A few studies were done long after Hangman Creek was a polluted mess and provide little in the way of a comparative starting point.

For example: Redband don’t spawn near the confluence, but Lee said they might have at one time.

This is what White, Morrison and others are trying to address. Through various grant-funded projects and citizen science initiatives, the Spokane Riverkeeper and others hope to develop a fuller picture of the Spokane River and its tributaries.

As a part of that effort, Trout Unlimited volunteers have been taking turbidity samples from the water for the past year. For the past four years, Trout Unlimited volunteers have partnered with the Coeur d’Alene Tribe in their ongoing upstream restoration work.

“It’s hard to have much more than a small impact at this point. But we do what we can,” said Hilary Hart, the president of the Spokane Falls Trout Unlimited chapter. “What we’re concentrating on is the tributaries that are still holding native fish.”

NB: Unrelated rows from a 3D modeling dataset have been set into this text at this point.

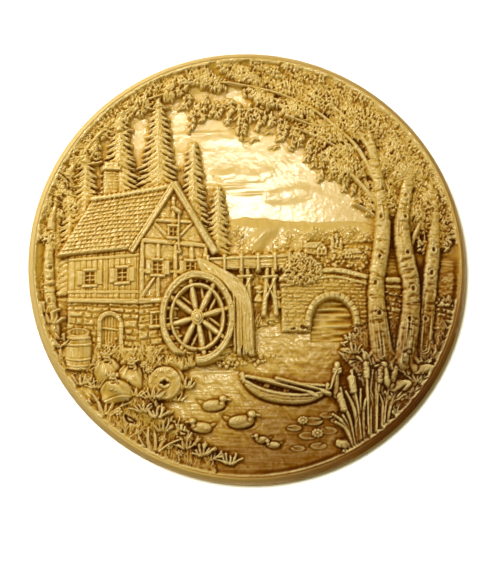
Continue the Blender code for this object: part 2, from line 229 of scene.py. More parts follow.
def leaf_stamps(length, width, rise, rib=0.22, tilt=0.35, count=24):
    def shape(u, v, k):
        s = np.clip(u / length + 0.5, 0, 1)
        half = width / 2 * np.sin(np.pi * s**0.85) ** 0.75 + 1e-6
        inside = (np.abs(v) < half) & (s > 0) & (s < 1)
        q = np.clip(np.abs(v) / half, 0, 1)
        h = rise * (1 - q**2) - rib * np.exp(-((v / 0.24) ** 2)) + tilt * (v / width) * (1 if k % 2 else -1) + 0.25 * rise * s
        return h, inside
    return stamp_set(count, length / 2 + 0.4, shape)


def blade_stamps(length, width, rise, bend, count=32):
    """Blades that grow from the stamp's centre along u and curve to one side."""
    def shape(u, v, k):
        s = np.clip(u / length, 0, 1)
        c = bend * (1 if k % 2 else -1) * s**2
        half = width / 2 * (1 - s) ** 0.6 + 0.08
        inside = (np.abs(v - c) < half) & (u > -0.1) & (u < length)
        return rise * (1 - (np.abs(v - c) / half) ** 2) * (0.55 + 0.45 * np.sin(np.pi * np.clip(s, 0, 1))), inside
    return stamp_set(count, length + abs(bend) * 0.3 + 0.4, shape)


def dome_stamps(radius, rise, count=6, lumpy=0.25):
    def shape(u, v, k):
        k2 = np.hypot(u, v * (1 + 0.08 * (k % 3))) / radius
        wobble = 1 + lumpy * 0.4 * np.sin(3 * np.arctan2(v, u) + k) + lumpy * 0.3 * np.sin(5 * np.arctan2(v, u) + 2 * k)
        q = k2 / wobble
        return rise * np.sqrt(np.clip(1 - q * q, 0, 1)), q < 1
    return stamp_set(count, radius * 1.3, shape)


DOMES = {r: dome_stamps(r, 0.75 * r) for r in (0.6, 0.8, 1.0, 1.3, 1.7, 2.2)}
LEAVES = [leaf_stamps(2.1, 1.0, 0.30, rib=0.0, tilt=0.28), leaf_stamps(2.6, 1.2, 0.34, rib=0.10, tilt=0.28), leaf_stamps(1.6, 0.85, 0.26, rib=0.0, tilt=0.24)]
LEAFLETS = [leaf_stamps(1.9, 1.0, 0.4, rib=0.0, tilt=0.2), leaf_stamps(2.3, 1.15, 0.45, rib=0.0, tilt=0.2)]
SLIVERS = [leaf_stamps(3.6, 1.0, 0.5, rib=0.0, tilt=0.1), leaf_stamps(4.8, 1.1, 0.55, rib=0.0, tilt=0.1)]
GRASS = [blade_stamps(4.2, 0.8, 0.6, 0.9), blade_stamps(6.0, 0.9, 0.7, 1.5), blade_stamps(2.8, 0.75, 0.5, 0.5)]
SEDGE = [blade_stamps(11.0, 1.3, 0.9, 2.6), blade_stamps(14.0, 1.5, 1.0, 4.0)]


def pick(stamps, degrees):
    return stamps[int(round(degrees / 360 * len(stamps))) % len(stamps)]


def crowns(points, radii=(0.8, 1.0, 1.3), lift=0.0):
    """Round tree crowns, far ones first."""
    for x, z in sorted(points, key=lambda p: -p[1]):
        r = radii[int(rng.integers(len(radii)))]
        strike(DOMES[r][int(rng.integers(6))], x, z, height_at(x, z) + lift + float(rng.uniform(-0.1, 0.15)))


def scatter(x0, x1, z0, z1, count, inside=None):
    out = []
    for x, z in zip(rng.uniform(x0, x1, count), rng.uniform(z0, z1, count)):
        if math.hypot(x, z) < 125.5 and (inside is None or inside(x, z)):
            out.append((float(x), float(z)))
    return out


def masonry(x, z, seed, course=4.2, length=7.0, joint=0.36, rough=0.22, bump=0.5):
    """Height of rubble or cut stone laid in courses, about zero at the stones' faces."""
    r = np.random.default_rng(seed)
    wob = 0.35 * at(G5, x * 1.7 + seed, z * 1.7) + 0.12 * at(G2, x, z + seed)
    zz = z + wob * course * 0.16
    heights = np.cumsum(r.uniform(0.75, 1.3, 90) * course)
    heights -= heights[45]
    row = np.searchsorted(heights, zz)
    low, high = heights[np.clip(row - 1, 0, 89)], heights[np.clip(row, 0, 89)]
    joints = np.sort(np.cumsum(r.uniform(0.55, 1.5, (91, 60)) * length, axis=1), axis=1)
    joints -= joints[:, 30:31] + r.uniform(0, length, (91, 1))
    xx = x + wob * 0.5
    d_x = np.full(x.shape, 1e3)
    col = np.zeros(x.shape, int)
    for k in np.unique(row):
        m = row == k
        edges = joints[min(k, 90)]
        c = np.searchsorted(edges, xx[m])
        d_x[m] = np.minimum(xx[m] - edges[np.clip(c - 1, 0, 59)], edges[np.clip(c, 0, 59)] - xx[m])
        col[m] = c
    d = np.minimum(np.minimum(zz - low, high - zz), d_x) - joint / 2
    lift = (np.sin(row * 12.9898 + col * 78.233 + seed) * 43758.5453) % 1.0 - 0.5
    face = rough * (0.6 * at(G05, x + 3 * seed, z) + 0.6 * at(G1, x, z - 2 * seed))
    return bump * smooth(0, 0.95, d) - bump + lift * rough * 1.6 + face * smooth(0, 0.5, d)


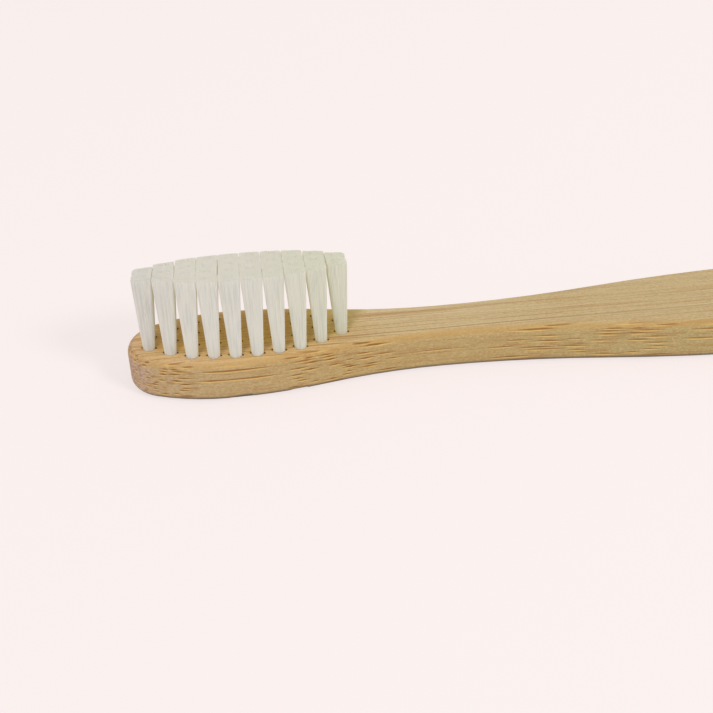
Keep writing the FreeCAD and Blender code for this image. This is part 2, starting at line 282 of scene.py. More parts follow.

‘Natural environmentalists’

Back on the Coeur d’Alene Reservation, Ka-ten Hoy-ten Stanger, a tribal elder, is singing an honor song and welcoming the 10 Trout Unlimited volunteers. Stanger is dressed in full regalia and dances inside another cavernous Coeur d’Alene tribal fisheries warehouse.

“We’ve been here from time immemorial,” Stanger said to the assembled group. “We’ve been natural environmentalists.”

Outside the wide garage bay doors, it’s lightly raining. Hangman Creek is barely visible. This section has been healed after nearly 20 years of work. The creek bends and turns, winding its way downstream, often spilling its banks. Beavers live here, trees line the waterway and the creek runs cool, even in the summer.

Upstream from here, near the creek’s headwaters, trout are still found, although miles of polluted water keep them isolated from their Spokane brethren. Although it seems impossible, salmon could one day return to this waterway.

As Stanger dances, Hemene James watches from the corner. A tribal member, he’s heard stories from his grandfather of seeing salmon near De Smet, Idaho, just a generation ago.

“This is a cultural heritage issue,” White told the assembled Trout Unlimited Volunteers. “In many ways, it’s a cultural justice issue.”